The exercise →
Return the line containing "escape_bridge();", the line containing "cad_parts[obj.name] = obj", and every line between them, exactly as they stand. Output nothing else.
⟨
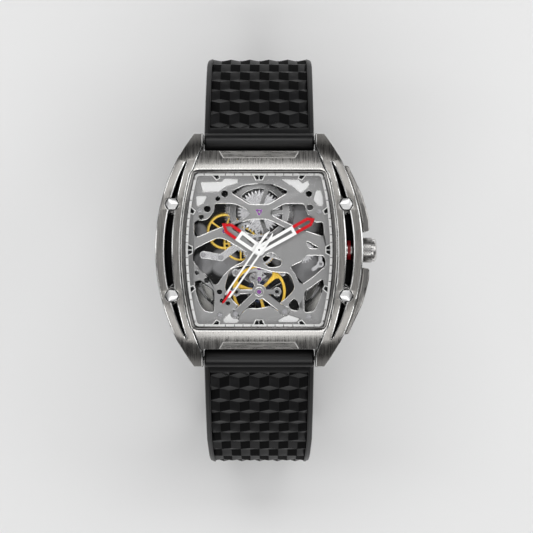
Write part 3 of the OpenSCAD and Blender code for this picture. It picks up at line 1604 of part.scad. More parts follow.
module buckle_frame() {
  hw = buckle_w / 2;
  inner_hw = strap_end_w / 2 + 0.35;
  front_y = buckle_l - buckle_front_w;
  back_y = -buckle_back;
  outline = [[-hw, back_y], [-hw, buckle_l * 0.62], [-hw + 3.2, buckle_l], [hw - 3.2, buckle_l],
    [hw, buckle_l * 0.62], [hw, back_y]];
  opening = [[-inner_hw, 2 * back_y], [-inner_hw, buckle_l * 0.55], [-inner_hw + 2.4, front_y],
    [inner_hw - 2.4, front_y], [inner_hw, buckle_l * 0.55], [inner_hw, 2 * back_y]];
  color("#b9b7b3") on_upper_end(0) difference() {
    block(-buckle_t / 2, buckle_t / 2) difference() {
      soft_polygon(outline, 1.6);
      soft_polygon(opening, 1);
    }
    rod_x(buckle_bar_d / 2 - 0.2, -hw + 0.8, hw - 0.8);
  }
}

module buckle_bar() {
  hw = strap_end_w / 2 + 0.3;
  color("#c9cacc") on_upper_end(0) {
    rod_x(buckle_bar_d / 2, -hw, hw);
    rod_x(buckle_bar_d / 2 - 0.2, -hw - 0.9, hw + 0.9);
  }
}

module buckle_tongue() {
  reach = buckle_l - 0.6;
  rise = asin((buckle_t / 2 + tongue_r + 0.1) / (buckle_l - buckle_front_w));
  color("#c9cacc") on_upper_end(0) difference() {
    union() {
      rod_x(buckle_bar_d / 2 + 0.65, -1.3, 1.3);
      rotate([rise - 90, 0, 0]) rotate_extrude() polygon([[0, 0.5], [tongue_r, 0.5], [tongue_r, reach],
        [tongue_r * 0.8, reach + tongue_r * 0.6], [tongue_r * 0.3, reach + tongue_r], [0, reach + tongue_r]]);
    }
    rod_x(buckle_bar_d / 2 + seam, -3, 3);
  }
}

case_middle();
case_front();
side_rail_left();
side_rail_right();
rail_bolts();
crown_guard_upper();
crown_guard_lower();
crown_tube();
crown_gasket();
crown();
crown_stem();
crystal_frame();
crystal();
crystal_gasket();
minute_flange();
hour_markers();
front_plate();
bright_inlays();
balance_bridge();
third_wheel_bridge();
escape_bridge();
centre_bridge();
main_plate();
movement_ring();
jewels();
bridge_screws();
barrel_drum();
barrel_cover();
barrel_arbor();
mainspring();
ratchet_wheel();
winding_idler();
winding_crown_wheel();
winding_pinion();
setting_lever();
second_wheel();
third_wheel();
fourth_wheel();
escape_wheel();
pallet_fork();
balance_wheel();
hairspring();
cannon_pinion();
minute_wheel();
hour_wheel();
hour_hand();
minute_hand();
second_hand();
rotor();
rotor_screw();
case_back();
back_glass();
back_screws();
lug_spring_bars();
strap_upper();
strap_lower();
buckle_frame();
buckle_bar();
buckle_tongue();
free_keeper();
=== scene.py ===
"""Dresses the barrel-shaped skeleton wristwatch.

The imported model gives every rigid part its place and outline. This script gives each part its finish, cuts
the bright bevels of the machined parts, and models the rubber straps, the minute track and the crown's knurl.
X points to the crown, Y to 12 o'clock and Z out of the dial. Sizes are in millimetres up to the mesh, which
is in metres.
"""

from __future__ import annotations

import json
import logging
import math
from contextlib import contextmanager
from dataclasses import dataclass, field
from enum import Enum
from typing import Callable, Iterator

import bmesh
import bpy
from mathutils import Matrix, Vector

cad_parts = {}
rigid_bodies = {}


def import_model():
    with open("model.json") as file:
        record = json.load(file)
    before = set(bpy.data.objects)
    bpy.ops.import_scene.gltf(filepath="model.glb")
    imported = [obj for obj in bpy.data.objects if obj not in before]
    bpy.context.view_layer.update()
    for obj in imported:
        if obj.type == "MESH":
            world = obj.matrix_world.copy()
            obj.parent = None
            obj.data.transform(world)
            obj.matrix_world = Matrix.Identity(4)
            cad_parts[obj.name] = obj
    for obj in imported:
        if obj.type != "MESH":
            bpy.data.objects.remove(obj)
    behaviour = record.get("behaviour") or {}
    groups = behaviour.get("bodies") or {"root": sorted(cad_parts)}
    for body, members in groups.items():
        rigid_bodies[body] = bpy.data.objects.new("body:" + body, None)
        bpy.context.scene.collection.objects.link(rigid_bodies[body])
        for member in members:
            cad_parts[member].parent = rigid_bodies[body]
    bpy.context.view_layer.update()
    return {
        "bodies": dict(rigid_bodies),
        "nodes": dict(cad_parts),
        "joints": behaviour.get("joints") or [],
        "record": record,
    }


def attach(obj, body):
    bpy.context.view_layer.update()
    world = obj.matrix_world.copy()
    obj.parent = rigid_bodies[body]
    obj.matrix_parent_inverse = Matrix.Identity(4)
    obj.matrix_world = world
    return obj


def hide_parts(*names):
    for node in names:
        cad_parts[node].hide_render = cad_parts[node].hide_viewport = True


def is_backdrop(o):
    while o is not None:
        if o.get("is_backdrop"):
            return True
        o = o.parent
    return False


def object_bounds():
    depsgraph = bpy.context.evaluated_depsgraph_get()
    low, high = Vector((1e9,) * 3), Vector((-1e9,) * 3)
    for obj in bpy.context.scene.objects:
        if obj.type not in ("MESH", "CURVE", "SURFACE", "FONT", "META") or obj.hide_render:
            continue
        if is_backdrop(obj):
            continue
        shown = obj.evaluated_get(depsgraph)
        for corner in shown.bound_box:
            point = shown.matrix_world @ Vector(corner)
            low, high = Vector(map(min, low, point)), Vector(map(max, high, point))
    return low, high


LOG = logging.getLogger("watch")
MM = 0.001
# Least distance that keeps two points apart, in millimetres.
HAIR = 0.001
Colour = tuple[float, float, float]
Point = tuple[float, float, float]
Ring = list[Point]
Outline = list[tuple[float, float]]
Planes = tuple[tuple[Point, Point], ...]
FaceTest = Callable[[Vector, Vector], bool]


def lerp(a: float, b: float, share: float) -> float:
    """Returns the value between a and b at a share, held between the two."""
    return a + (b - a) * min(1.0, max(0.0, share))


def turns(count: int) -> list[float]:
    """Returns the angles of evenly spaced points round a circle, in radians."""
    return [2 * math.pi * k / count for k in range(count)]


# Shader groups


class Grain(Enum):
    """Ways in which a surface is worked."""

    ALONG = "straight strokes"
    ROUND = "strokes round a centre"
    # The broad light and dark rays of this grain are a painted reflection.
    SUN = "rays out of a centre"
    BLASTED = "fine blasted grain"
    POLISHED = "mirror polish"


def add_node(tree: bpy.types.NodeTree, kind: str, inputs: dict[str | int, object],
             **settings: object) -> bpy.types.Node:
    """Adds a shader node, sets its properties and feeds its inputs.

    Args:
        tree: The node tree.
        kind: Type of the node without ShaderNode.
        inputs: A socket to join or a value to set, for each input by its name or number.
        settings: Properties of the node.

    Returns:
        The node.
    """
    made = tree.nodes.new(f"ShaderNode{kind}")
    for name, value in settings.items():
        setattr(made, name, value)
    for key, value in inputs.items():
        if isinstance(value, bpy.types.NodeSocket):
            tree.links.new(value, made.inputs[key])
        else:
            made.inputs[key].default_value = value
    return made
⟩
Exercise output →
escape_bridge();
centre_bridge();
main_plate();
movement_ring();
jewels();
bridge_screws();
barrel_drum();
barrel_cover();
barrel_arbor();
mainspring();
ratchet_wheel();
winding_idler();
winding_crown_wheel();
winding_pinion();
setting_lever();
second_wheel();
third_wheel();
fourth_wheel();
escape_wheel();
pallet_fork();
balance_wheel();
hairspring();
cannon_pinion();
minute_wheel();
hour_wheel();
hour_hand();
minute_hand();
second_hand();
rotor();
rotor_screw();
case_back();
back_glass();
back_screws();
lug_spring_bars();
strap_upper();
strap_lower();
buckle_frame();
buckle_bar();
buckle_tongue();
free_keeper();
=== scene.py ===
"""Dresses the barrel-shaped skeleton wristwatch.

The imported model gives every rigid part its place and outline. This script gives each part its finish, cuts
the bright bevels of the machined parts, and models the rubber straps, the minute track and the crown's knurl.
X points to the crown, Y to 12 o'clock and Z out of the dial. Sizes are in millimetres up to the mesh, which
is in metres.
"""

from __future__ import annotations

import json
import logging
import math
from contextlib import contextmanager
from dataclasses import dataclass, field
from enum import Enum
from typing import Callable, Iterator

import bmesh
import bpy
from mathutils import Matrix, Vector

cad_parts = {}
rigid_bodies = {}


def import_model():
    with open("model.json") as file:
        record = json.load(file)
    before = set(bpy.data.objects)
    bpy.ops.import_scene.gltf(filepath="model.glb")
    imported = [obj for obj in bpy.data.objects if obj not in before]
    bpy.context.view_layer.update()
    for obj in imported:
        if obj.type == "MESH":
            world = obj.matrix_world.copy()
            obj.parent = None
            obj.data.transform(world)
            obj.matrix_world = Matrix.Identity(4)
            cad_parts[obj.name] = obj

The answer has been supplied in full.